The Orange County Great Park was envisioned as becoming the “first great metropolitan park of the 21st Century.” According to Park Designers, the Great Park should represent the next evolutionary step in park design now that the pace of the park has been “quickened with exercise, sport, and more active forms of recreation.” After reviewing the recently released audit of the Great Park, perhaps the park’s Board of Directors should add gross financial mismanagement to this list of characteristics. After all, that certainly seems to be the most significant overarching theme from the audit by the firm of Hagen, Streiff, Newton, and Oshiro Accountants. The report was commissioned in an attempt to figure out how a decade of time and $200 million in funds could have been dispensed without the result of any “Great Park.” Its contents are disturbing, to say the least.
This accounting firm pored through Great Park documents dating from 2005 to 2012 with the hopes of ascertaining the answers to these questions. Those under examination sure didn’t show any desire to cooperate with the endeavor. The report details how the Design Studio (which received $46.9 million to create a master plan and schematic design) refused to speak with the auditing firm. Additionally, this group failed to provide requested documentation regarding payments to its subcontractors. The report also identified Marsha Burgess as a non-contributor. Burgess, the Great Park employee responsible for reviewing invoices from the public relations and strategy firm of Forde and Mollrich, refused to provide any information. The report also highlights a number of requests for information to the city of Irvine that were denied because the requests exceeded the scope of the firm’s investigation.
Despite these barriers, the auditing firm did identify a number of concerns, inconsistencies, and questionable practices throughout the development of the Great Park. The first big question involves $6.5 million in missing funds. Of the original $200 million given by Lennar Corporation to fund the Great Park, only $193.5 million was found to have reached the park’s funds. The city of Irvine explained that the other $6.5 million was used to pay for park-related costs incurred but rejected the auditors’ questions on the specific uses of these funds.
Another glaring problem in the administration of the Great Park was the use of no-bid, “sole-source” contracts.

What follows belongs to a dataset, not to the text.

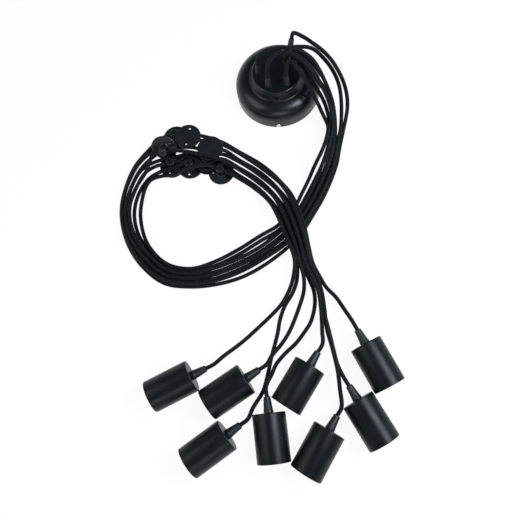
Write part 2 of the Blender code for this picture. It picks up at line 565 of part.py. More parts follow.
def make_sockets():
    """The lampholder covers, the lampholders in them and the grips on their closed ends."""
    inner = CUP_RADIUS - CUP_WALL
    cap = CUP_LENGTH - CUP_CAP
    cup_profile = (
        (CUP_RADIUS, 0),
        (CUP_RADIUS, CUP_LENGTH - CUP_EDGE),
        (CUP_RADIUS - CUP_EDGE, CUP_LENGTH),
        (CUP_HOLE_RADIUS, CUP_LENGTH),
        (CUP_HOLE_RADIUS, cap),
        (inner, cap),
        (inner, 0),
    )
    neck_end = cap - GAP
    holder_profile = (
        (HOLDER_BORE_RADIUS, HOLDER_FRONT),
        (HOLDER_BODY_RADIUS, HOLDER_FRONT),
        (HOLDER_BODY_RADIUS, HOLDER_BODY_END),
        (HOLDER_NECK_RADIUS, HOLDER_NECK_START),
        (HOLDER_NECK_RADIUS, neck_end),
        (HOLDER_NECK_BORE_RADIUS, neck_end),
        (HOLDER_NECK_BORE_RADIUS, neck_end - HOLDER_NECK_BORE_DEPTH),
        (0, neck_end - HOLDER_NECK_BORE_DEPTH),
        (0, HOLDER_CONTACT_FRONT),
        (HOLDER_CONTACT_RADIUS, HOLDER_CONTACT_FRONT),
        (HOLDER_CONTACT_RADIUS, HOLDER_BORE_END),
        (HOLDER_BORE_RADIUS, HOLDER_BORE_END),
    )
    grip_base = CUP_LENGTH + GAP
    stem_end = neck_end - HOLDER_NECK_BORE_DEPTH + GAP
    grip_profile = (
        (0, stem_end),
        (SOCKET_GRIP_STEM_RADIUS, stem_end),
        (SOCKET_GRIP_STEM_RADIUS, grip_base),
        (SOCKET_GRIP_BASE_RADIUS, grip_base),
        (SOCKET_GRIP_BASE_RADIUS, grip_base + SOCKET_GRIP_BASE_HEIGHT),
        (SOCKET_GRIP_TIP_RADIUS, grip_base + SOCKET_GRIP_LENGTH),
        (0, grip_base + SOCKET_GRIP_LENGTH),
    )
    for number in CUP_PLACES:
        place = socket_place(number)
        turned(f"lampholder_cover_{number}", cup_profile, CUP_SEGMENTS, place, "cup_paint", closed=True)
        turned(f"lampholder_{number}", holder_profile, HOLDER_SEGMENTS, place, "phenolic", closed=True)
        turned(f"lampholder_grip_{number}", grip_profile, GRIP_SEGMENTS, place, "nylon")


def smooth_curve(points, step):
    """Points at an even step on a centripetal curve through the given ones, and their places among these."""
    points = np.asarray(points, float)
    ends = np.vstack([2 * points[0] - points[1], points, 2 * points[-1] - points[-2]])
    share = np.linspace(0, 1, CURVE_STEPS, endpoint=False)
    runs, places = [], []
    for i in range(1, len(ends) - 2):
        p = ends[i - 1:i + 3]
        knots = np.concatenate([[0], np.cumsum(np.linalg.norm(np.diff(p, axis=0), axis=1) ** 0.5)])
        t = (knots[1] + (knots[2] - knots[1]) * share)[:, None]
        rows = list(p)
        for reach in (1, 2):
            shares = [(t - knots[j]) / (knots[j + reach] - knots[j]) for j in range(len(rows) - 1)]
            rows = [rows[j] * (1 - share_on) + rows[j + 1] * share_on for j, share_on in enumerate(shares)]
        runs.append(((knots[2] - t) * rows[0] + (t - knots[1]) * rows[1]) / (knots[2] - knots[1]))
        places.append(i - 1 + share)
    runs.append(points[-1:])
    places.append([len(points) - 1])
    curve, place = np.vstack(runs), np.concatenate(places)
    along = np.concatenate([[0], np.cumsum(np.linalg.norm(np.diff(curve, axis=0), axis=1))])
    even = np.linspace(0, along[-1], round(along[-1] / step) + 1)
    return np.stack([np.interp(even, along, curve[:, i]) for i in range(3)], 1), np.interp(even, along, place)


def lane_points(rows, lane):
    """This lane's point in each row of the bundle."""
    found = []
    for inner, outer, shares in rows:
        share = shares[len(shares) - lane]
        found.append(tuple(a + (b - a) * share for a, b in zip(inner, outer)) + (0,))
    return found


def route(number):
    """A cord's chosen points from its canopy grip to its lampholder grip, and the stage of each."""
    place = grip_place(number)
    start = place @ Vector((0, 0, CANOPY_GRIP_HEIGHT + GAP))
    socket = socket_place(number)
    reach = CUP_LENGTH + GAP + SOCKET_GRIP_LENGTH + GAP
    tail = [tuple(socket @ Vector((0, 0, reach + more))) for more in TAIL_REACH]
    lane = CORD_LANE[number]
    stages = (
        [tuple(start), *ROUTE_RISE[number], *ROUTE_DOWN[number][:-SETTLED_DOWN_COUNT]],
        [*ROUTE_DOWN[number][-SETTLED_DOWN_COUNT:], *lane_points(BAND, lane)],
        list(ROUTE_HOOKS[number]),
        [*lane_points(CROSSING, lane), *[(x, y, 0) for x, y in ROUTE_OUT[number]], *tail],
    )
    points = [point for stage in stages for point in stage]
    return np.array(points), np.concatenate([[i] * len(stage) for i, stage in enumerate(stages)])


def settled_cords():
    """Each cord's smooth line, raised where it lies over another cord."""
    lines, stages, least, hanging = {}, {}, {}, {}
    for number in LAYING_ORDER:
        points, stage = route(number)
        line, place = smooth_curve(points, CORD_STEP)
        here = stage[np.clip(np.round(place).astype(int), 0, len(stage) - 1)]
        line[:, 2] = np.maximum(line[:, 2], CORD_RADIUS)
        left = CORD_STEP * np.arange(len(line))[::-1]
        fall = np.clip((left - CORD_END_STRAIGHT) / CORD_END_DROP, 0, 1)
        end_height = CORD_RADIUS + (CUP_RADIUS - CORD_RADIUS) * (1 + np.cos(math.pi * fall)) / 2
        line[:, 2] = np.where(fall < 1, end_height, line[:, 2])
        down = np.argmax(place >= len(ROUTE_RISE[number]) + len(ROUTE_DOWN[number]))
        gone = CORD_STEP * (np.arange(len(line)) - down)
        hanging[number] = np.clip(1 + gone / HANG_BLEND, 0, 1)
        lines[number], stages[number], least[number] = line, here, line[:, 2].copy()
    half = SETTLE_WINDOW_STEPS
    weights = np.hanning(2 * half + 3)[1:-1]
    weights /= weights.sum()
    for _ in range(SETTLE_SWEEPS):
        for rank, number in enumerate(LAYING_ORDER):
            line = lines[number]
            raised = least[number].copy()
            for other_rank, other in enumerate(LAYING_ORDER):
                if other == number:
                    continue
                below = lines[other]
                apart = ((line[:, None, :2] - below[None, :, :2]) ** 2).sum(-1)
                steps = stages[number][:, None] - stages[other][None, :]
                over = (steps >= 2) | ((np.abs(steps) < 2) & (other_rank < rank))
                touch = (apart < CORD_LAY ** 2) & over
                top = below[None, :, 2] + np.sqrt(np.maximum(CORD_LAY ** 2 - apart, 0))
                raised = np.maximum(raised, np.where(touch, top, 0).max(1))
            raised = np.where(stages[number] == STAGE_RISE, least[number], raised)
            wide = np.pad(raised, half, mode="edge")
            highest = np.array([wide[i:i + 2 * half + 1].max() for i in range(len(raised))])
            laid = np.convolve(np.pad(highest, half, mode="edge"), weights, "valid")
            free = np.convolve(wide, weights, "valid")
            share = hanging[number]
            height = free * (1 - share) + laid * share
            height[0] = least[number][0]
            near_start = CORD_STEP * np.arange(len(line)) < 2 * CORD_END_STRAIGHT
            near_end = CORD_STEP * np.arange(len(line))[::-1] < CORD_END_STRAIGHT
            keep = near_start | near_end
            height[keep] = least[number][keep]
            line[:, 2] = height
    return lines


def hook_frame(number, line):
    """A cord hook's frame: its origin in the base's middle, its Z axis the stem and its X axis the bore."""
    x, height, tilt, turn = HOOK_PLACES[number]
    index = np.argmin(np.where(line[:, 1] > HOOK_FIELD_Y, np.abs(line[:, 0] - x), 1))
    along = Vector(line[index + 2] - line[index - 2])
    along.z = 0
    along.normalize()
    middle = Vector(line[index])
    middle.z = height
    up = Matrix.Rotation(math.radians(tilt), 3, along) @ Vector((0, 0, 1))
    side = up.cross(along)
    frame = Matrix((along, side, up)).transposed().to_4x4()
    origin = middle - up * (HOOK_BASE_SHEET + HOOK_BORE_HEIGHT)
    return Matrix.Translation(origin) @ frame, middle, along, turn


def segment_points(number, line, straight):
    """Fewer points on the line, closer together where it bends, with a straight run through the hook."""
    along = np.concatenate([[0], np.cumsum(np.linalg.norm(np.diff(line, axis=0), axis=1))])
    first = np.gradient(line, along, axis=0)
    second = np.gradient(first, along, axis=0)
    bend = np.linalg.norm(second, axis=1)
    bend = np.convolve(np.pad(bend, 3, mode="edge"), np.full(7, 1 / 7), "valid")
    radius = 1 / np.maximum(bend, 1 / CORD_EASY_RADIUS)
    share = np.clip((radius - CORD_TIGHT_RADIUS) / (CORD_EASY_RADIUS - CORD_TIGHT_RADIUS), 0, 1)
    step = CORD_SEGMENT_SHORT + (CORD_SEGMENT_LONG - CORD_SEGMENT_SHORT) * share
    count = np.concatenate([[0], np.cumsum(np.diff(along) / ((step[1:] + step[:-1]) / 2))])
    even = np.linspace(0, count[-1], round(count[-1]) + 1)
    marks = np.interp(even, count, along)
    middle, way = straight
    index = np.argmin(np.linalg.norm(line - np.array(middle), axis=1))
    at = along[index]
    marks = marks[np.abs(marks - at) > CORD_HOOK_STRAIGHT + CORD_SEGMENT_SHORT / 2]
    inner = (marks > CORD_SEGMENT_SHORT) & (marks < marks[-1] - CORD_SEGMENT_SHORT)
    marks = marks[(marks == 0) | (marks == marks[-1]) | inner]
    points = np.stack([np.interp(marks, along, line[:, i]) for i in range(3)], 1)
    before, after = points[marks < at], points[marks > at]
    through = [np.array(middle) + np.array(way) * side * CORD_HOOK_STRAIGHT for side in (-1, 1)]
    start_way = first[0] / np.linalg.norm(first[0])
    end_way = first[-1] / np.linalg.norm(first[-1])
    start = [line[0], line[0] + start_way * CORD_END_STRAIGHT]
    end = [line[-1] - end_way * CORD_END_STRAIGHT, line[-1]]
    return np.vstack([start, before[1:], through, after[:-1], end])


def tube(name, points, radius, resolution, kind):
    """A round tube along the points."""
    curve = bpy.data.curves.new(name, "CURVE")
    curve.dimensions = "3D"
    curve.bevel_depth = radius
    curve.bevel_resolution = resolution
    curve.use_fill_caps = True
    spline = curve.splines.new("POLY")
    spline.points.add(len(points) - 1)
    for spot, point in zip(spline.points, points):
        spot.co = (*point, 1.0)
    obj = bpy.data.objects.new(name, curve)
    bpy.context.scene.collection.objects.link(obj)
    finish(obj, kind)


def make_hook(number, frame, turn):
    """One cord hook: a round base with two screw holes, and a stem with a cross hole for the cord."""
    stem_top = HOOK_BASE_SHEET + HOOK_STEM_LENGTH
    profile = (
        (0, 0),
        (HOOK_BASE_RADIUS, 0),
        (HOOK_BASE_RADIUS, HOOK_BASE_SHEET - HOOK_EDGE),
        (HOOK_BASE_RADIUS - HOOK_EDGE, HOOK_BASE_SHEET),
        (HOOK_STEM_RADIUS, HOOK_BASE_SHEET),
        (HOOK_STEM_RADIUS, stem_top - HOOK_STEM_EDGE),
        (HOOK_STEM_RADIUS - HOOK_STEM_EDGE, stem_top),
        (0, stem_top),
    )
    hook = turned(f"cord_hook_{number}", profile, HOOK_SEGMENTS, frame, "hook_paint")
    cuts = bmesh.new()
    bore = HOOK_BASE_SHEET + HOOK_BORE_HEIGHT
    reach = HOOK_STEM_RADIUS + THROUGH
    low, high = frame @ Vector((-reach, 0, bore)), frame @ Vector((reach, 0, bore))
    add_rod(cuts, low, high, HOOK_BORE_RADIUS, GRIP_SEGMENTS)
    for side in (0, math.pi):
        angle = math.radians(turn) + side
        x, y = HOOK_SCREW_HOLE_PLACE * math.cos(angle), HOOK_SCREW_HOLE_PLACE * math.sin(angle)
        low, high = frame @ Vector((x, y, -THROUGH)), frame @ Vector((x, y, HOOK_BASE_SHEET + THROUGH))
        add_rod(cuts, low, high, HOOK_SCREW_HOLE_RADIUS, GRIP_SEGMENTS)
    boolean(hook, cuts, "DIFFERENCE", "_cuts")


def make_cords():
    """The cords and the hooks that ride on them."""
    for number, line in settled_cords().items():
        frame, middle, way, turn = hook_frame(number, line)
        make_hook(number, frame, turn)
        points = segment_points(number, line, (middle, way))
        length = np.linalg.norm(np.diff(points, axis=0), axis=1).sum()
        print(f"cord {number}: {len(points)} points, {length * 1000:.0f} mm")
        tube(f"cord_{number}", points, CORD_RADIUS, CORD_BEVEL_RESOLUTION, "textile")


def main():
    """Builds the whole light."""
    clear_scene()
    make_canopy()
    make_canopy_grips()
    make_side_screws()
    make_bracket()
    make_terminals()
    for name, points in LEAD_ROUTES.items():
        tube(name, points, LEAD_RADIUS, 1, "lead_brown" if "live" in name else "lead_blue")
    make_sockets()
    make_cords()


main()
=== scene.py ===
"""Spider pendant light, dressed: a black canopy, eight textile cords, eight cord hooks and eight lampholders.

Metres, in the CAD frame: the canopy stands at the origin with its ceiling face on the table, Z = 0.
Every new piece is a surface worked out with numpy and rides on the CAD body that carries it.
"""

from __future__ import annotations

import logging
import math
from dataclasses import dataclass, field
from enum import Enum
from typing import Sequence

import bmesh
import bpy
import numpy as np
from mathutils import Matrix, Vector


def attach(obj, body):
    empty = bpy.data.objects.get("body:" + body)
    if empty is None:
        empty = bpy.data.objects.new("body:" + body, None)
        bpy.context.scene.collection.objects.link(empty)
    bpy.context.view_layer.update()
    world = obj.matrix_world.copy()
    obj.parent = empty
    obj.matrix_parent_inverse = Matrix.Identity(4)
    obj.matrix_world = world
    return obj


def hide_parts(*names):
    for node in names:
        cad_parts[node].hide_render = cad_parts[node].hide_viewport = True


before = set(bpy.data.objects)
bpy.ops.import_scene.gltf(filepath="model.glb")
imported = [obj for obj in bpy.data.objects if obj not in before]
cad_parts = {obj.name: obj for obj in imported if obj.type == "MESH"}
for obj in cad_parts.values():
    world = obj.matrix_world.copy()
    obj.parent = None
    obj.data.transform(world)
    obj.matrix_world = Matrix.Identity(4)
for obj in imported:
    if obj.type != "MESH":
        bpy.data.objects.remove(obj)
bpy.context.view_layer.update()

logging.basicConfig(level=logging.INFO, format="%(message)s")
LOG = logging.getLogger("spider_light")

Array = np.ndarray
Surface = tuple[Array, Array]
Setting = float | int | bool | str | tuple | bpy.types.NodeSocket | bpy.types.Node
# The clearance between parts that only touch, so that their faces never lie in one plane
GAP = 0.0003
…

Of 83 contracts valued over $100,000, 30 of these were sole-sourced rather than opened for public bids. The auditing report describes the use of theses sole sourced contracts as “improper at times” and recommends that regulations be put into place to limit their use in the future. Even contracts put out for bid were not without problems as the auditors found an alarming trend of excessive change orders which significantly increased the cost of a number of projects. When reading about the consistency of these problems in the contract awarding process, one cannot help but wonder about the qualifications and oversight ability of the Great Park staff in charge of this process.
Another glaring error in the administration of the Great Park project was the failure of the city to significantly vet Gafcon, a San Diego-based construction firm. This is particularly concerning when you realize that Gafcon was responsible for the invoicing, record keeping, and subcontractor management of the Design Studio, the group provided with $46.9 million in funds. One would think that more care would be put into vetting an organization given such an essential task. However, care and due diligence do not seem to be features of this project, as auditors also found that the city paid for numerous invoices that were actually rejected for being outside the project’s scope.

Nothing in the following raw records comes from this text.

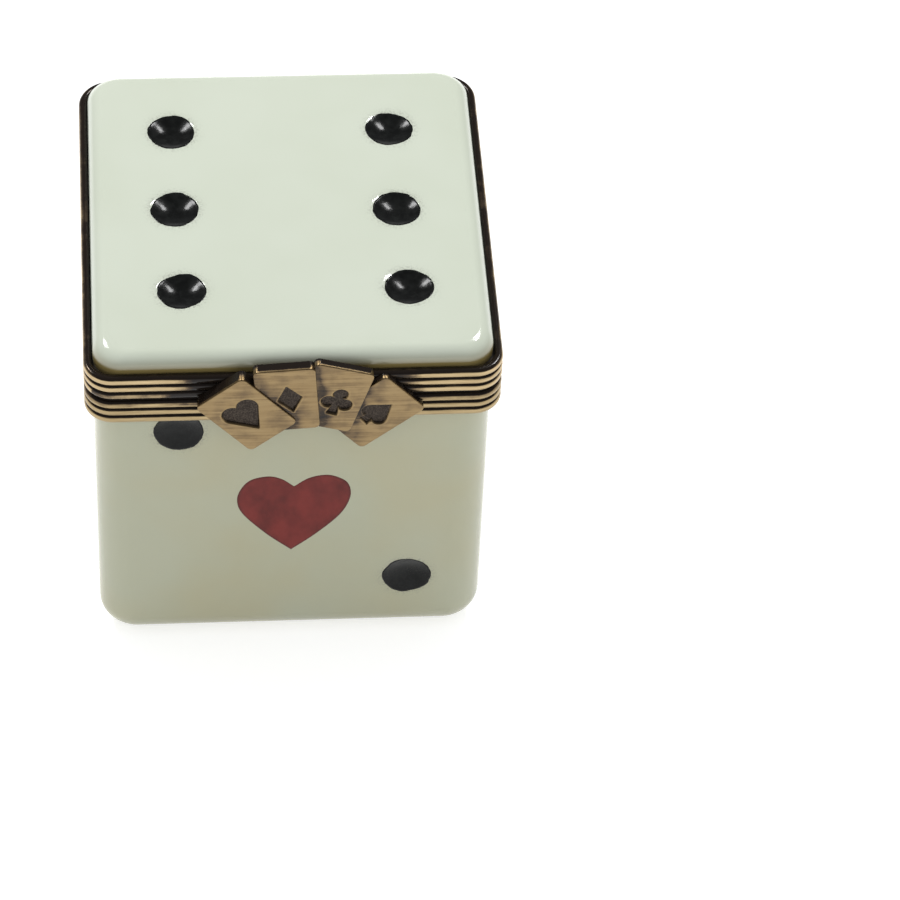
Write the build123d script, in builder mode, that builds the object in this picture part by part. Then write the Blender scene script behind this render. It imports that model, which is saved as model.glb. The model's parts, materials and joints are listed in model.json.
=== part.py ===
from build123d import *
import math
import os

# Porcelain dice box: a hollow glazed die that opens near its top on a brass barrel hinge.
# Two reeded brass mounts, one on the base and one on the lid, meet at the parting plane.
# A cast fan of four playing cards on the lid's mount is the thumb piece and hides the catch.
#
# Frame: millimetres, +Z up, origin at the centre of the underside.
# -Y is the front, where the fan of cards is, and the hinge runs along X at the back.

# ---------------------------------------------------------------- driving dimensions
body_width = 27.7            # porcelain, left to right
body_depth = 29.4            # porcelain, front to back
total_height = 29.1          # underside to the lid's flat top
lid_height = 3.30            # plane where the two mounts meet, up to the lid's flat top
wall = 2.3                   # porcelain side wall
floor_thickness = 2.6        # porcelain floor
roof_thickness = 1.5         # porcelain roof of the lid
corner_radius = 2.5          # upright corners of the porcelain, and its foot
crown_radius = 1.7           # rounding round the lid's top
cavity_corner_radius = 1.7   # upright corners inside
cavity_floor_cove = 1.2      # slope between floor and walls inside

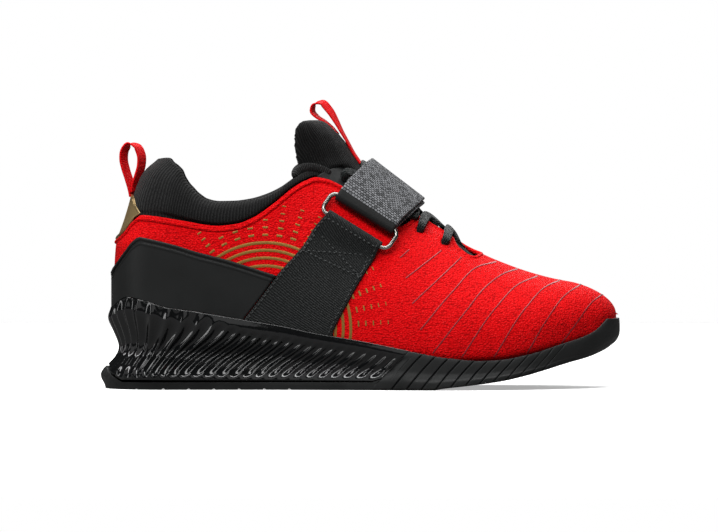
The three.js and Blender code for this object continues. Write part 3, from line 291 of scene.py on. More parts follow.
# The last's surface, grown outward by a distance. turn is the angle around a section: 0 at the
# widest line, a right angle at the ridge, and negative below the widest line.
def section(x, grow):
    heel = end_round((x - LAST_HEEL + grow) / (HEEL_ROUND + grow), END_POWER)
    toe = end_round((LAST_TOE + grow - x) / (TOE_ROUND + grow), END_POWER)
    toe_top = end_round((LAST_TOE + grow - x) / (TOE_TOP_ROUND + grow), TOE_TOP_POWER)
    widest = widest_at(x)
    half = (half_at(x) + grow) * heel * toe
    top = (ridge_at(x) + grow * np.hypot(1, ridge_slope(x)) - widest) * toe_top
    return half, widest, top, widest - bottom_at(x) + grow


def lean_shift(x, z):
    return lean_at(z) * (1 - smooth(x / LEAN_END))


def surface(x, turn, side, grow=0.0):
    half, widest, top, low = section(x, grow)
    rise = np.sin(np.maximum(turn, 0))
    drop = np.sin(np.maximum(-turn, 0))
    power = power_at(x)
    z = widest + top * rise - low * drop
    centre = mix(centre_at(x), across_at(x), rise * rise)
    shape = (1 - rise ** power) ** (1 / power) * (1 - drop ** LOW_POWER) ** (1 / LOW_POWER)
    return x + lean_shift(x, z), centre + side * half * shape, z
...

A final alarming trend raised by the auditors’ report was the direction of funds towards certain associates of Board of Director and Irvine Councilmember Larry Agran. One such associate is Arnold Forde, whose public relations and strategy firm of Forde & Mollrich received $7.2 million from the Great Park. Of this amount, $6.3 million was included under design contracts, which the auditors noted seems a stretch in scope for a PR firm. Another PR consultant (what park doesn’t need multiple?) and associate was George Urch, who was hired as a subcontractor. In combing through invoices, the auditors found that Urch performed work for individual city council members and billed it to the Great Park. This accounted for $33,810 in Great Park expenditures.
Further information and details regarding a decade-long string of concerns and questionable decisions can be found within the 50-page write-up from the auditors, which can be viewed online. The sad result of this is that the Orange County Great Park now finds itself in fiscal danger, with the achievement of the original plan questionable at best. The Great Park should be the crown jewel of Orange County, a place where residents and visitors alike can come to celebrate and enjoy all that the area has to offer. However, due to the mismanagement detailed in the auditors’ report, the Great Park currently stands at 230 acres (at a price of over $850,000 per acre), less than a fifth of its intended 1,300 acres. For the citizens of Orange County, the current version of the great park is much more park than it is great. And the recent report makes it clear that they have their representatives to thank for this.